Todos saben que si quieres algo de Washington, no hay que escatimar a la hora de pagar los elevados honorarios que demandan los "mediadores" profesionales con contactos apropiados en el Capitolio, la Casa Blanca o donde se los necesite. Los más solicitados son, generalmente, legisladores y funcionarios retirados que aprovechan su cercanía y acceso privilegiado para pedir favores y lucrar por ello. Sin embargo, pocos sospechan que precisamente lo mismo sucede en el Viejo Continente. Los ejemplos son cada vez más numerosos. En terreno ibérico tenemos, como muestra reciente, el caso de Eduardo Zaplana. Telefónica sabe que no todos los caminos llevan a Roma y, por ello, muchos señalan que fichó al antiguo vocero del PP, cercano a Silvio Berlusconi, para afianzar la estabilidad de sus inversiones en Italia.

¿Qué pasa si descubriésemos que en las herméticas esferas del poder europeo se escuchan sólo las voces de las grandes empresas? Pues bien, cada vez más personas se lo están preguntando, y con razón. Hay más de 15.000 lobistas en Bruselas. La capital belga es el segundo centro de poder político con más lobistas después de Washington. Son hombres y mujeres que se ganan la vida buscando que los euro-funcionarios tomen las decisiones que más favorezcan a sus clientes. Se trata de decisiones que afectan la vida de todos. No existe control alguno sobre su actividad. ¿Tendremos uno o varios Abramoffs europeos pululando en el Parlamento o la Comisión? Nadie lo sabe. Y ello se debe a que, al contrario de lo que sucede al otro lado del Atlántico, nadie los supervisa. Precisamente ello motivó a un grupo de activistas a formar la coalición ALTER-EU, orientada a proponer reformas normativas que regulen la actividad de los eurolobbyist. En Estados Unidos, si bien el problema está lejos de resolverse, existe ya un conjunto de normas e instituciones que han permitido que se descubran importantes affairs de corrupción como el antes descrito. Y, lo más importante, se ha logrado que sus protagonistas reciban el castigo que merecen. ALTER-EU no se manifiesta conforme con los tímidos proyectos, actualmente en práctica, de establecer un programa de registro voluntario de lobbistas. Sus responsables señalan que todas sus iniciativas han sido paralizadas por la pesada impronta de algunas asociaciones poco acostumbradas a la claridad en su accionar.

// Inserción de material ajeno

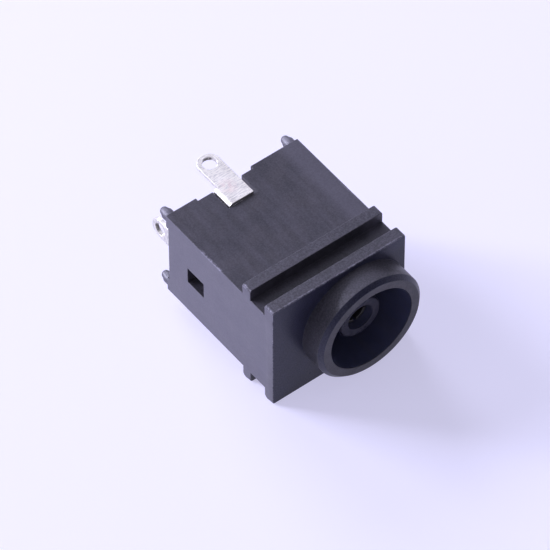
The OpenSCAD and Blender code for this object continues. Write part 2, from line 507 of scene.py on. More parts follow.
RUBBED_EDGES: tuple[RubbedEdge, ...] = (
    RubbedEdge("Y", 0.03, "Z", 4.70, reach=0.11, start=-7.0, end=4.5),
    RubbedEdge("X", -6.73, "Y", 0.02, reach=0.05, start=-5.0, end=5.0),
    RubbedEdge("X", -6.7, "Z", 4.675, reach=0.16, start=-0.5, end=3.6),
    RubbedEdge("X", -6.73, "Z", 3.78, reach=0.15, start=5.6, end=7.6),
    RubbedEdge("X", 4.23, "Z", 3.78, reach=0.17, start=5.6, end=6.5),
    RubbedEdge("X", 4.23, "Z", 3.78, reach=0.06, start=0.0, end=11.0),
)


@dataclass(frozen=True)
class MouldedBlack:
    """Glass-filled PBT, injection moulded in a spark-eroded and lightly stoned tool.

    It is nearly black, with a satin skin that mirrors pale surroundings at a slant, a fine
    grain, paler flow streaks along Y, and a greyer, drier look where it has rubbed. Its upper
    faces are painted paler towards the right, a painted sheen where the lamps' reflection
    falls. Real spark grain is a few hundredths of a millimetre wide, too fine to show, so it
    is drawn as coarse as a tenth.
    """

    name: str = "moulded_black_pbt"
    colour: str = "#232229"
    cloud: str = "#2b282d"
    # colour of the paler flow streaks, and of the painted sheen on the right of the top
    streak_and_sheen: str = "#504e57"
    rub: str = "#85838e"
    gloss: float = 0.38
    gloss_spread: float = 0.07
    ior: float = 1.5
    grain_mm: float = 0.11
    grain_share: float = 0.13
    cloud_mm: float = 1.6
    flow_mm: float = 0.7
    grain_depth_mm: float = 0.006
    swell_depth_mm: float = 0.012
    flow_stretch: Point = (1.0, 0.14, 1.0)
    flow_share: float = 0.42
    # painted sheen: where the upper faces are painted paler towards the right, and how much
    sheen_band_x_mm: tuple[float, float] = (2.2, 3.1)
    sheen_band_z_mm: tuple[float, float] = (3.5, 3.7)
    sheen_band_share: float = 0.75
    speck_mm: float = 0.35
    wear_fade_mm: float = 0.3

    def make(self) -> bpy.types.Material:
        """Builds the material.

        Returns:
            The material.
        """
        material, tree = fresh(self.name)
        place = node(tree, "TexCoord").outputs["Object"]
        grain = node(tree, "TexNoise", {
            "Vector": place, "Scale": 1 / (self.grain_mm * MM), "Detail": 4.0, "Roughness": 0.6,
        }).outputs["Fac"]
        cloud = node(tree, "TexNoise", {
            "Vector": place, "Scale": 1 / (self.cloud_mm * MM), "Detail": 5.0, "Roughness": 0.62,
        }).outputs["Fac"]
        tone = node(tree, "MapRange", {
            "Value": cloud, "From Min": 0.4, "From Max": 0.66,
        }).outputs["Result"]
        tint = node(tree, "Mix", {
            "Factor": tone, "A": linear(self.colour), "B": linear(self.cloud),
        }, data_type="RGBA")
        flow = node(tree, "TexNoise", {
            "Vector": node(tree, "Mapping", {
                "Vector": place, "Scale": self.flow_stretch,
            }).outputs["Vector"],
            "Scale": 1 / (self.flow_mm * MM), "Detail": 5.0, "Roughness": 0.7,
        }).outputs["Fac"]
        streak = node(tree, "MapRange", {
            "Value": flow, "From Min": 0.42, "From Max": 0.7, "To Min": 0.0,
            "To Max": self.flow_share,
        }).outputs["Result"]
        parts = node(tree, "SeparateXYZ", {"Vector": place})
        # painted sheen band: the upper faces are painted paler towards the right, where the lamps'
        # reflection falls
        sheen_band = node(tree, "MapRange", {
            "Value": parts.outputs["X"], "From Min": self.sheen_band_x_mm[0] * MM,
            "From Max": self.sheen_band_x_mm[1] * MM, "To Min": 0.0, "To Max": self.sheen_band_share,
        }).outputs["Result"]
        sheen_band_height = node(tree, "MapRange", {
            "Value": parts.outputs["Z"], "From Min": self.sheen_band_z_mm[0] * MM,
            "From Max": self.sheen_band_z_mm[1] * MM,
        }).outputs["Result"]
        sheen_band = node(tree, "Math", {0: sheen_band, 1: sheen_band_height}, operation="MULTIPLY").outputs[0]
        # the paler of the flow streaks and the painted sheen band
        pale = node(tree, "Math", {0: streak, 1: sheen_band}, operation="MAXIMUM").outputs[0]
        streaked_and_sheened = node(tree, "Mix", {
            "Factor": pale, "A": out_colour(tint), "B": linear(self.streak_and_sheen),
        }, data_type="RGBA")
        peppered = node(tree, "Mix", {
            "Factor": node(tree, "MapRange", {
                "Value": grain, "From Min": 0.35, "From Max": 0.68, "To Min": 0.0,
                "To Max": self.grain_share,
            }).outputs["Result"],
            "A": out_colour(streaked_and_sheened), "B": linear(self.rub),
        }, data_type="RGBA")
        rubbed = node(tree, "Mix", {
            "Factor": self._wear(tree, place, grain), "A": out_colour(peppered),
            "B": linear(self.rub),
        }, data_type="RGBA")
        gloss = node(tree, "MapRange", {
            "Value": cloud, "From Min": 0.3, "From Max": 0.7,
            "To Min": self.gloss - self.gloss_spread, "To Max": self.gloss + self.gloss_spread,
        }).outputs["Result"]
        swell = node(tree, "Bump", {
            "Height": cloud, "Strength": 1.0, "Distance": self.swell_depth_mm * MM,
        }).outputs["Normal"]
        bump = node(tree, "Bump", {
            "Height": grain, "Strength": 1.0, "Distance": self.grain_depth_mm * MM,
            "Normal": swell,
        }).outputs["Normal"]
        skin = node(tree, "BsdfPrincipled", {
            "Base Color": out_colour(rubbed), "Roughness": gloss, "IOR": self.ior,
            "Normal": bump,
        })
        node(tree, "OutputMaterial", {"Surface": skin.outputs["BSDF"]})
        return material

    def _wear(
        self, tree: bpy.types.NodeTree, place: bpy.types.NodeSocket, grain: bpy.types.NodeSocket
    ) -> bpy.types.NodeSocket:
        """Masks the rubbed lines along the exposed edges of flange and block.

        Args:
            tree: the material's node tree.
            place: object coordinates.
            grain: the fine noise that breaks the line into specks.

        Returns:
            A mask from 0 to 1.
        """
        parts = node(tree, "SeparateXYZ", {"Vector": place}).outputs
        places = {axis: parts[axis] for axis in "XYZ"}
        speck = node(tree, "TexNoise", {
            "Vector": place, "Scale": 1 / (self.speck_mm * MM), "Detail": 3.0, "Roughness": 0.7,
        }).outputs["Fac"]
        total, *others = (edge.mask(tree, places, self.wear_fade_mm) for edge in RUBBED_EDGES)
        for other in others:
            total = node(tree, "Math", {0: total, 1: other}, operation="MAXIMUM").outputs[0]
        broken = node(tree, "MapRange", {
            "Value": speck, "From Min": 0.36, "From Max": 0.56,
        }).outputs["Result"]
        fine = node(tree, "MapRange", {
            "Value": grain, "From Min": 0.3, "From Max": 0.6,
        }).outputs["Result"]
        mottled = node(tree, "Math", {0: broken, 1: fine}, operation="MULTIPLY").outputs[0]
        return node(tree, "Math", {0: mottled, 1: total}, operation="MULTIPLY").outputs[0]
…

Son muy variadas las razones que han llevado al enquistamiento de los lobbistas en Bruselas. En algunas ocasiones se trata de una simple falta de escrúpulos y en otras de  mera necesidad técnica. No obstante, una de las causas primarias es que estos agentes privados facilitan enormemente el trabajo de una sobrecargada tecnocracia. Los lobbistas lo saben, y con sus abultadas cuentas de gastos no escatiman en la elaboración de informes técnicos, propuestas legislativas y todo lo que consideren necesario para agradar a los servidores públicos que puedan satisfaces sus aspiraciones. Todo ello es bienvenido por una burocracia incapaz de desdoblarse para cumplir con una abrumadora carga de tareas. Sin embargo, no por ello hay que renunciar a la transparencia y el establecimiento de parámetros más rígidos de control sobre la veracidad y objetividad de la información proporcionada por los grupos de interés. Hasta entonces, el ciudadano común seguirá confiando en los causes institucionales, hipnotizado por las formulaciones abstractas de un contrato social que es quebrantado día a día. ¿Qué hacemos? ¿A quién tenemos que invitar a almorzar?